Ultimately, Radke says the police don’t think it was recent vandalism. More likely it’s tannins, a natural pigment that also gives the water around muskegs that coffee color.
Trail isn’t totally convinced: the discoloration is uneven. He gestures to the slab of rock: “This is splotchy, it’s really obvious at the bottom end of the mouth there, there’s nothing and just now when we were looking at it, you can see it’s rubbed off there. And that would make sense because that’s the part that’s protruding, so if any logs or whatever rubbed up against it, it could take the color off.”
In the comments of Trail’s post, some Wrangellites said they believe the coloration has been around for years and posted pictures of a similar, red-brown color from 2014 and 2015.
Others say it could be vandals — but from decades past. Petroglyph Beach was made a state historic site in 2000 to protect the carvings of faces, animals, and spiral shapes. Janell Privett was on the Friends of the Wrangell Museum board at the time and recalls people messing with the 8,000-year-old petroglyphs. She says that prompted elders from Wrangell’s tribe and the Friends of the Museum to push for protections for the site.

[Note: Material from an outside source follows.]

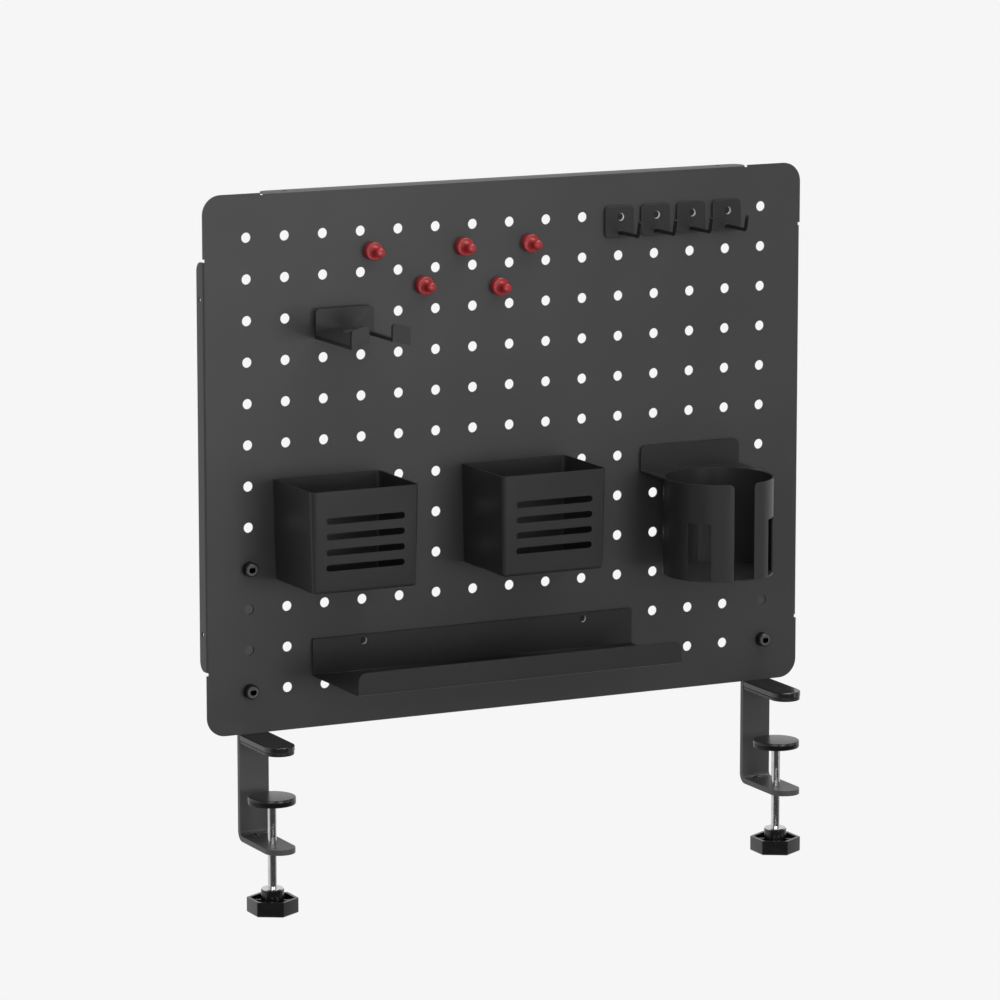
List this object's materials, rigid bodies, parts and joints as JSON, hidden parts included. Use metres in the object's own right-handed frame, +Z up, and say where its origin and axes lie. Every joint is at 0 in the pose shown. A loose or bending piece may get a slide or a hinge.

“One of the biggest situations that happened was a tour group,” Privett recalls. “Photography, of course, has changed and changed and changed and there’s absolutely no reason for a good photographer to spray paint a petroglyph. And that has happened more than once. And the last one was a brown and another time a black.”
She thinks the color could be leftover paint from that tour group vandalism.
In a survey in the early 2000s, state archaeologists identified more than 40 ancient rock carvings on the Wrangell beach near the northern point of the island.
Tis Peterman says there used to be more. She’s a tribal citizen who says the Wrangell Cooperative Association had asked for assistance from the state to do a dig in the beach sand to catalog petroglyphs that could be buried by time, but “they turned us down flat.”
Years later, she says state Department of Natural Resources officials approached Wrangell’s tribe, soliciting help funding park improvements, which she says was frustrating, considering the lack of previous engagement.
The reddish color could also come from other wear and tear. Chalk, rice paper, and ferns were used to make rubbings of the petroglyphs for years — in fact, Wrangell’s tourism industry encouraged it as recently as the early 1990s.
KSTK sent photos of the petroglyph to chemists, geologists, and archaeologists at the University of Alaska Southeast. They’ve proposed a variety of possible natural causes for the coloring, including iron oxide or microscopic organisms. But they all agree — nothing can be determined by looking at photographs of the petroglyphs.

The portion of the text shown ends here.